Reproduce all of the listing below without alteration.

:: Supplied data ::

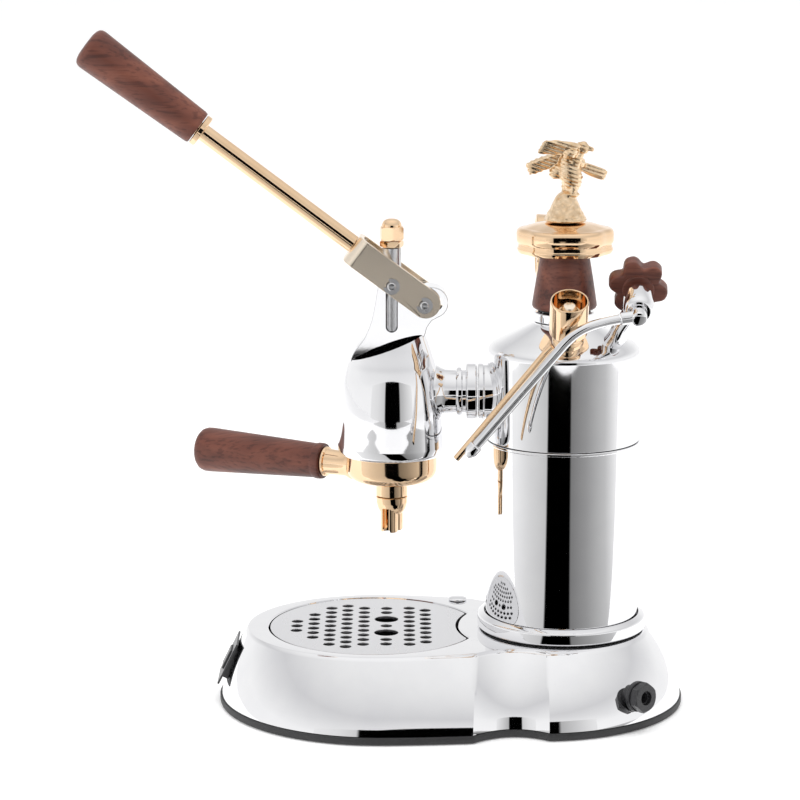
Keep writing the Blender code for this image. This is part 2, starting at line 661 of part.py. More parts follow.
def make_steam_valve(finish):
    """The valve's spindle leans up and away from the steam pipe's joint at its near end."""
    chrome = finish["chrome"]
    near = tuple(VALVE_NEAR)
    body = [(0, 5.6), (7.6, 5.6), (8.6, 7.4), (9.4, 14.0), (9.4, 24.0), (7.2, 27.0), (7.2, 30.0)]
    body += [(0, 30.0)]
    valve = turned("steam_valve_body", body, chrome, sides=18, at=near, axis=VALVE_AXIS)
    leg = [(143.9, -28.2, 237.0), (147.0, -33.6, 245.0), (153.6, -42.0, 256.4)]
    pipe = mesh_copy(tube("valve_leg", leg, 6.2, chrome, resolution=2))
    foot = cylinder(
        "valve_foot", 5.0, -9.0, 9.0, chrome, sides=10, at=STEAM_FOOT, axis=STEAM_FOOT_AXIS
    )
    join(valve, pipe, foot)
    spindle_hole = cylinder("spindle_hole", 3.4, 12.0, 34.0, chrome, sides=10, at=near, axis=VALVE_AXIS)
    boolean(valve, spindle_hole)
    cylinder("steam_spindle", 3.0, 13.0, 46.0, finish["steel"], sides=10, at=near, axis=VALVE_AXIS)
    knob = prism(
        "steam_knob", scalloped(6, 18.2, 4.6, 6), 36.5, 49.0, finish["wood"], at=near, axis=VALVE_AXIS,
        turn=math.radians(10),
    )
    hub = cylinder("knob_hub", 9.6, 34.6, 37.5, finish["wood"], sides=16, at=near, axis=VALVE_AXIS)
    join(knob, hub)
    boolean(
        knob, cylinder("knob_bore", 3.3, 30, 46.6, finish["wood"], sides=10, at=near, axis=VALVE_AXIS)
    )

    nut = turned(
        "wand_nut", [(0, -5.2), (3.4, -4.8), (4.9, -2.6), (4.9, 4.6), (4.4, 5.2), (0, 5.2)], chrome,
        sides=14, at=near, axis=VALVE_AXIS,
    )
    collar = cylinder(
        "wand_collar", 3.9, 2.0, 11.4, chrome, sides=14, at=near, axis=(-1, -0.12, -0.12)
    )
    join(nut, collar)
    tube("steam_wand", smooth_route(WAND_ROUTE, 4), 3.0, chrome)
    tip = Vector(WAND_ROUTE[-1])
    aim = (tip - Vector(WAND_ROUTE[-2])).normalized()
    nozzle = [(0, 0.35), (3.6, 0.35), (4.0, 1.4), (4.0, 5.0), (1.8, 9.0), (0, 9.2)]
    turned("wand_nozzle", nozzle, chrome, sides=14, at=tuple(tip), axis=aim)


WAND_ROUTE = [
    (142.4, -61.4, 253.2),
    (134.0, -63.0, 251.8),
    (125.0, -65.2, 249.6),
    (117.4, -66.4, 246.0),
    (110.8, -66.8, 240.4),
    (103.6, -67.0, 232.0),
    (80.0, -67.0, 204.2),
    (57.6, -67.0, 177.6),
]


BELL = [
    (29.0, 158.2), (31.0, 158.2), (33.2, 160.4), (33.7, 164.0), (33.3, 172.0), (32.5, 186.0),
    (30.6, 201.6), (28.1, 212.0), (26.2, 217.7), (23.4, 226.4), (20.4, 234.5), (17.0, 240.0),
]
SHOULDER_CUT = ((-19.5, 218.0), (27.1, 234.8))  # the sloping face that the fin stands on


def slot_outline(left, right, low, high):
    """A long hole with round ends, lying level."""
    radius = (high - low) / 2
    middle = (low + high) / 2
    return arc((right - radius, middle), radius, -90, 90, 6) + arc(
        (left + radius, middle), radius, 90, 270, 6
    )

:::

> [In response]:
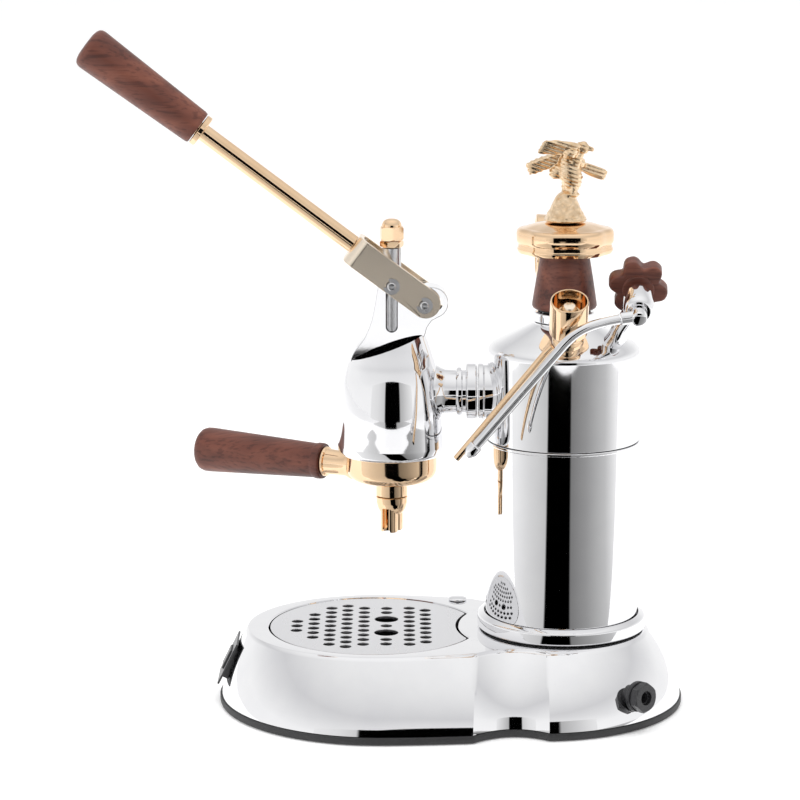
Keep writing the Blender code for this image. This is part 2, starting at line 661 of part.py. More parts follow.
def make_steam_valve(finish):
    """The valve's spindle leans up and away from the steam pipe's joint at its near end."""
    chrome = finish["chrome"]
    near = tuple(VALVE_NEAR)
    body = [(0, 5.6), (7.6, 5.6), (8.6, 7.4), (9.4, 14.0), (9.4, 24.0), (7.2, 27.0), (7.2, 30.0)]
    body += [(0, 30.0)]
    valve = turned("steam_valve_body", body, chrome, sides=18, at=near, axis=VALVE_AXIS)
    leg = [(143.9, -28.2, 237.0), (147.0, -33.6, 245.0), (153.6, -42.0, 256.4)]
    pipe = mesh_copy(tube("valve_leg", leg, 6.2, chrome, resolution=2))
    foot = cylinder(
        "valve_foot", 5.0, -9.0, 9.0, chrome, sides=10, at=STEAM_FOOT, axis=STEAM_FOOT_AXIS
    )
    join(valve, pipe, foot)
    spindle_hole = cylinder("spindle_hole", 3.4, 12.0, 34.0, chrome, sides=10, at=near, axis=VALVE_AXIS)
    boolean(valve, spindle_hole)
    cylinder("steam_spindle", 3.0, 13.0, 46.0, finish["steel"], sides=10, at=near, axis=VALVE_AXIS)
    knob = prism(
        "steam_knob", scalloped(6, 18.2, 4.6, 6), 36.5, 49.0, finish["wood"], at=near, axis=VALVE_AXIS,
        turn=math.radians(10),
    )
    hub = cylinder("knob_hub", 9.6, 34.6, 37.5, finish["wood"], sides=16, at=near, axis=VALVE_AXIS)
    join(knob, hub)
    boolean(
        knob, cylinder("knob_bore", 3.3, 30, 46.6, finish["wood"], sides=10, at=near, axis=VALVE_AXIS)
    )

    nut = turned(
        "wand_nut", [(0, -5.2), (3.4, -4.8), (4.9, -2.6), (4.9, 4.6), (4.4, 5.2), (0, 5.2)], chrome,
        sides=14, at=near, axis=VALVE_AXIS,
    )
    collar = cylinder(
        "wand_collar", 3.9, 2.0, 11.4, chrome, sides=14, at=near, axis=(-1, -0.12, -0.12)
    )
    join(nut, collar)
    tube("steam_wand", smooth_route(WAND_ROUTE, 4), 3.0, chrome)
    tip = Vector(WAND_ROUTE[-1])
    aim = (tip - Vector(WAND_ROUTE[-2])).normalized()
    nozzle = [(0, 0.35), (3.6, 0.35), (4.0, 1.4), (4.0, 5.0), (1.8, 9.0), (0, 9.2)]
    turned("wand_nozzle", nozzle, chrome, sides=14, at=tuple(tip), axis=aim)


WAND_ROUTE = [
    (142.4, -61.4, 253.2),
    (134.0, -63.0, 251.8),
    (125.0, -65.2, 249.6),
    (117.4, -66.4, 246.0),
    (110.8, -66.8, 240.4),
    (103.6, -67.0, 232.0),
    (80.0, -67.0, 204.2),
    (57.6, -67.0, 177.6),
]


BELL = [
    (29.0, 158.2), (31.0, 158.2), (33.2, 160.4), (33.7, 164.0), (33.3, 172.0), (32.5, 186.0),
    (30.6, 201.6), (28.1, 212.0), (26.2, 217.7), (23.4, 226.4), (20.4, 234.5), (17.0, 240.0),
]
SHOULDER_CUT = ((-19.5, 218.0), (27.1, 234.8))  # the sloping face that the fin stands on


def slot_outline(left, right, low, high):
    """A long hole with round ends, lying level."""
    radius = (high - low) / 2
    middle = (low + high) / 2
    return arc((right - radius, middle), radius, -90, 90, 6) + arc(
        (left + radius, middle), radius, 90, 270, 6
    )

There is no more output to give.